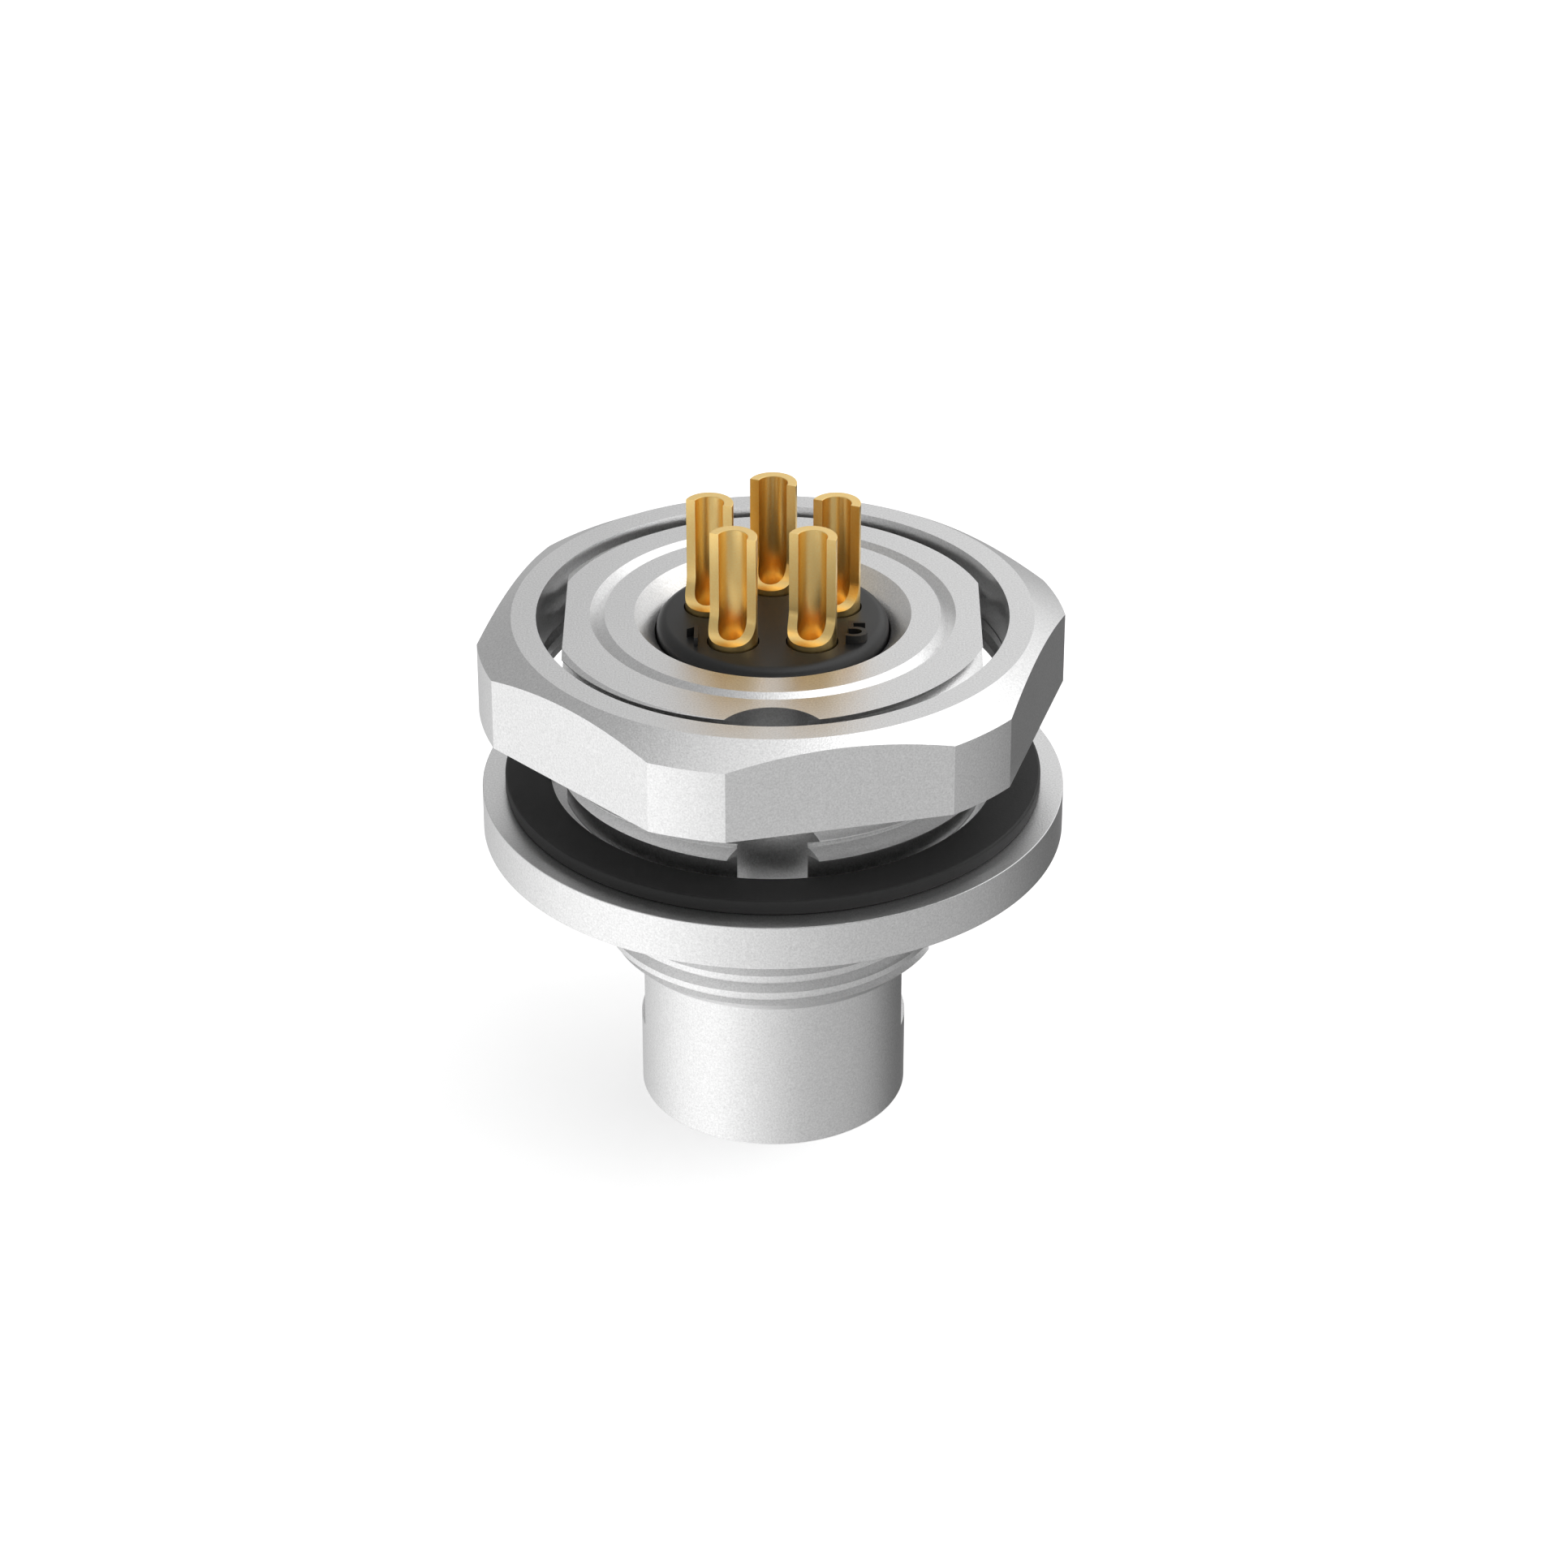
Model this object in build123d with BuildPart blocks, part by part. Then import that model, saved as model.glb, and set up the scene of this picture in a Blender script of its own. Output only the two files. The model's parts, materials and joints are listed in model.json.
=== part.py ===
from build123d import *
import math
import os

# A rear-fastened circular panel receptacle with five solder cups, standing on its mating end.
# Millimetres. The origin is the centre of the barrel's mating end and +Z runs to the solder side.
# Front is -Y: the keyway of the threaded tube and the insert's key slot face that way.

os.makedirs("parts", exist_ok=True)

# Lengths along the axis, from the mating end upwards
barrel_length = 4.55
boss_length = 3.4
flange_thickness = 1.2
rear_relief_width = 0.9
rear_thread_length = 3.95
barrel_ledge_height = 2.05

# Diameters of the turned housing
barrel_diameter = 7.02
boss_diameter = 8.9
flange_diameter = 15.1
rear_thread_diameter = 11.94
rear_bore_diameter = 6.3
front_bore_diameter = 5.5

# Flats, grooves and edges of the housing
barrel_flat_depth = 0.11
boss_flat_depth = 0.37
thread_flat_depth = 0.67
keyway_floor_radius = 5.07
keyway_cutter_diameter = 2.82
boss_chamfer = 0.405
front_relief_width = 0.5
front_relief_depth = 0.42
rear_relief_depth = 0.52
countersink_depth = 0.38
mouth_chamfer = 0.15
top_inner_land = 0.765
top_groove_depth = 0.19
insert_shoulder_height = 6.2
snap_groove_below_top = 1.5
snap_groove_height = 0.5
snap_groove_depth = 0.2

# Nut and gasket
nut_across_flats = 14.0
nut_corner_diameter = 15.15
nut_thickness = 2.45
nut_top_flat_diameter = 13.37
nut_chamfer_angle = 30
nut_turn = 13.8
nut_bore_clearance = 0.075
gasket_thickness = 0.38
gasket_width = 1.175
gasket_inner_clearance = 0.325

# Insert: two plastic halves that trap the five contacts
insert_clearance = 0.08
insert_below_top = 0.12
insert_above_mouth = 0.4
rear_insulator_height = 4.28
insert_edge_radius = 0.28
snap_bead_height = 0.3
snap_bead_reach = 0.13
seal_groove_above_shoulder = 1.2
seal_groove_height = 0.9
seal_groove_depth = 0.62
locating_peg_diameter = 0.9
locating_peg_height = 0.8
locating_peg_clearance = 0.03
key_slot_width = 0.8
key_slot_depth = 0.7
key_slot_height = 4.6

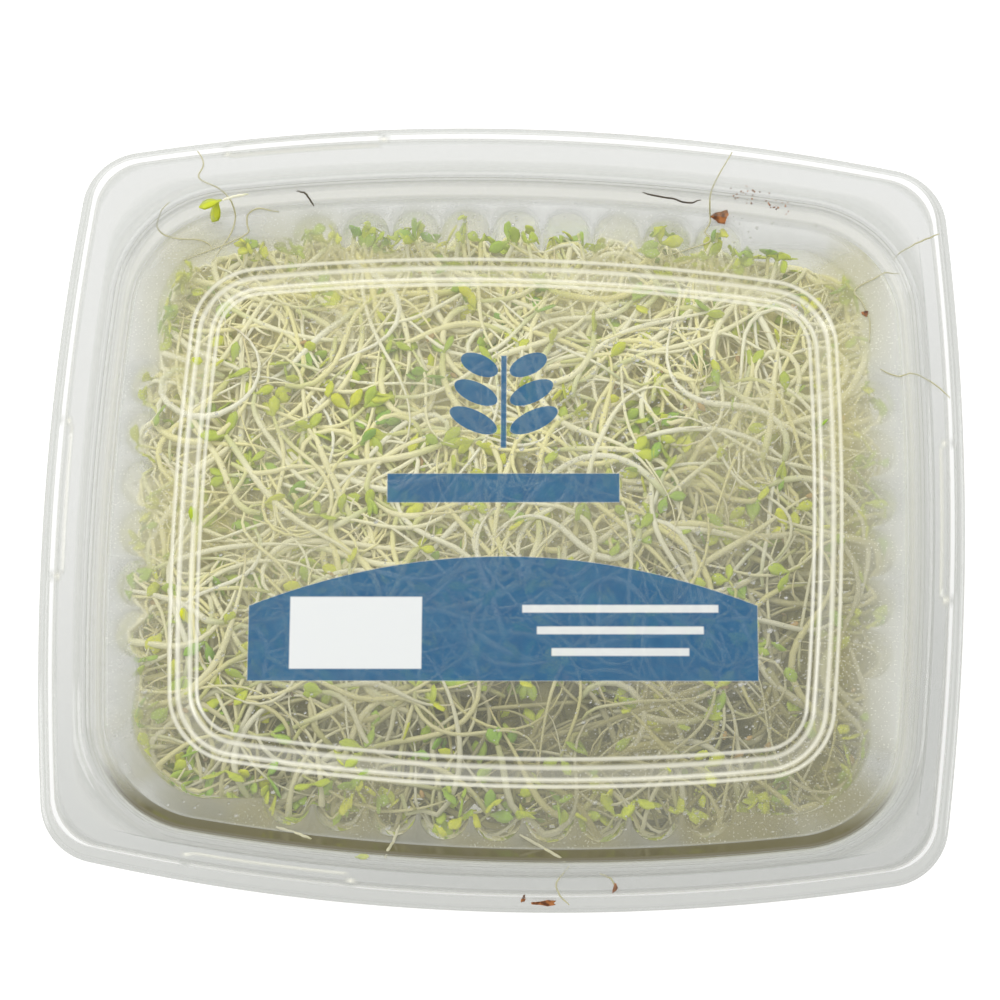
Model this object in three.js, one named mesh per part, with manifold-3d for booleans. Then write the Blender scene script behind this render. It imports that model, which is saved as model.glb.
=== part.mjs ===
// A filled tub of alfalfa sprouts: a clear formed tray, its snap-on lid, a film label on the lid and
// the tangled heap of sprouts inside. Millimetres, +Z up. The origin is under the middle of the lid's
// outline, on the surface that the tray stands on, with +X along the long side and -Y at the front.
import * as THREE from 'three';
import { mergeVertices } from 'three/addons/utils/BufferGeometryUtils.js';
import Module from 'manifold-3d';

const wasm = await Module();
wasm.setup();

// Formed sheet, and the clearance between pieces that touch
const SHEET = 0.6;
const GAP = 0.3;

// Outlines, from the lid's edge inwards: half sizes across the middle, and the corner radius
const LIP = { a: 95, b: 83.2, radius: 13 };
const RIM = { a: 92.5, b: 80.7, radius: 11 };
const BEAD = { a: 85.8, b: 73.1, radius: 25.5 };
const PLUG_TOP = { a: 83.2, b: 70.9, radius: 23 };
const PLUG_FOOT = { a: 81.7, b: 68.6, radius: 22 };
const GROOVE_OUTER = { a: 68.7, b: 55.7, radius: 14.5 };
const GROOVE_INNER = { a: 63.4, b: 50.4, radius: 9.5 };
const TRAY_EDGE = { a: 91.4, b: 79.6, radius: 11 };

// Heights above the surface that the tray stands on
const LIP_Z = 51.3;
const RIM_Z = 55.8;
const BEAD_RISE = 1.2;
const PANEL_Z = 51.7;
const GROOVE_DEPTH = 1.5;
const LEDGE_Z = PANEL_Z - SHEET - GAP;
const FLANGE_Z = RIM_Z - SHEET - GAP;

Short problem
Starting at the first line of the material above, reproduce each line exactly up to and including the line with "snap_groove_depth = 0.2".

Response to this exercise
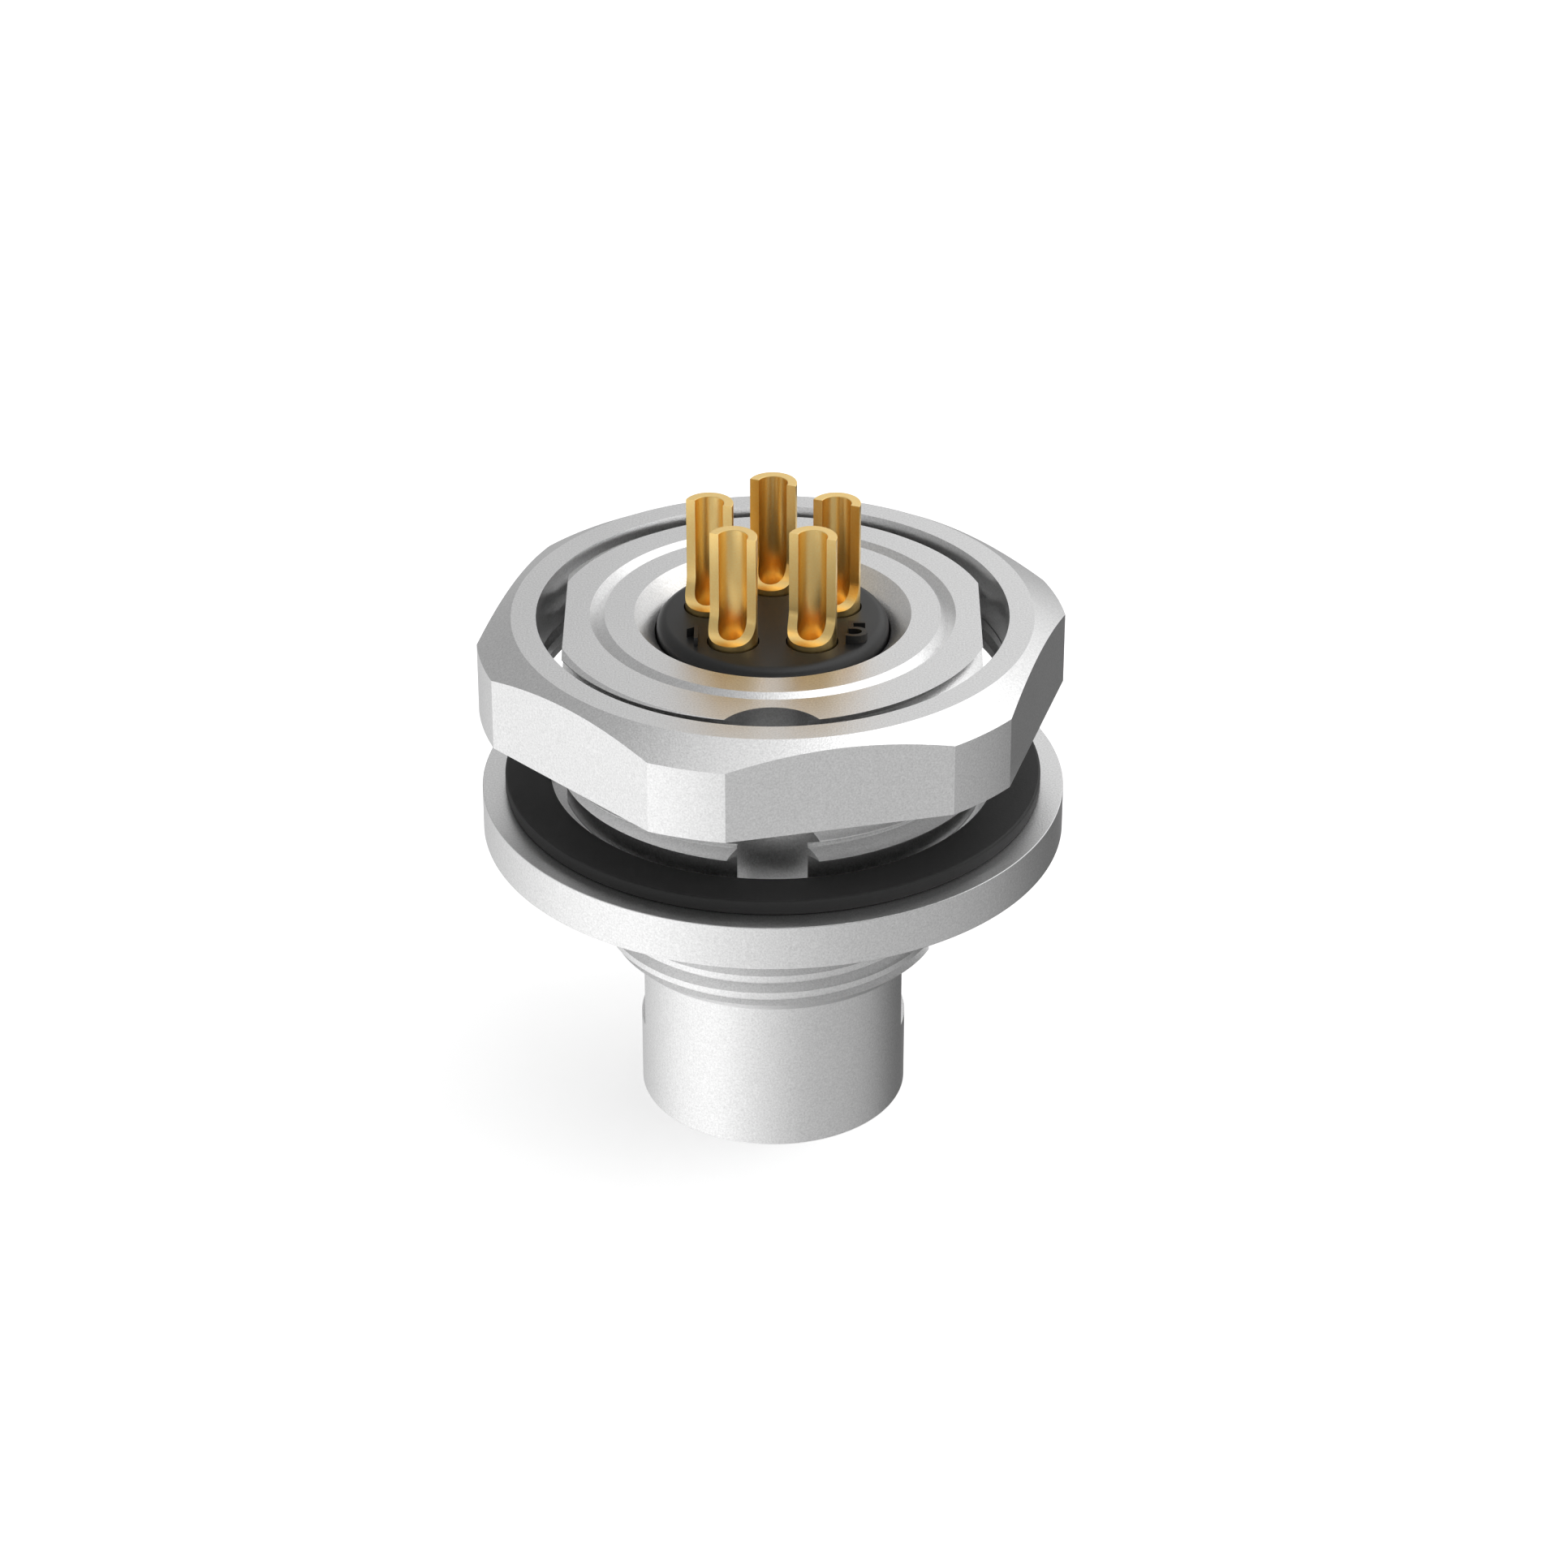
Model this object in build123d with BuildPart blocks, part by part. Then import that model, saved as model.glb, and set up the scene of this picture in a Blender script of its own. Output only the two files. The model's parts, materials and joints are listed in model.json.
=== part.py ===
from build123d import *
import math
import os

# A rear-fastened circular panel receptacle with five solder cups, standing on its mating end.
# Millimetres. The origin is the centre of the barrel's mating end and +Z runs to the solder side.
# Front is -Y: the keyway of the threaded tube and the insert's key slot face that way.

os.makedirs("parts", exist_ok=True)

# Lengths along the axis, from the mating end upwards
barrel_length = 4.55
boss_length = 3.4
flange_thickness = 1.2
rear_relief_width = 0.9
rear_thread_length = 3.95
barrel_ledge_height = 2.05

# Diameters of the turned housing
barrel_diameter = 7.02
boss_diameter = 8.9
flange_diameter = 15.1
rear_thread_diameter = 11.94
rear_bore_diameter = 6.3
front_bore_diameter = 5.5

# Flats, grooves and edges of the housing
barrel_flat_depth = 0.11
boss_flat_depth = 0.37
thread_flat_depth = 0.67
keyway_floor_radius = 5.07
keyway_cutter_diameter = 2.82
boss_chamfer = 0.405
front_relief_width = 0.5
front_relief_depth = 0.42
rear_relief_depth = 0.52
countersink_depth = 0.38
mouth_chamfer = 0.15
top_inner_land = 0.765
top_groove_depth = 0.19
insert_shoulder_height = 6.2
snap_groove_below_top = 1.5
snap_groove_height = 0.5
snap_groove_depth = 0.2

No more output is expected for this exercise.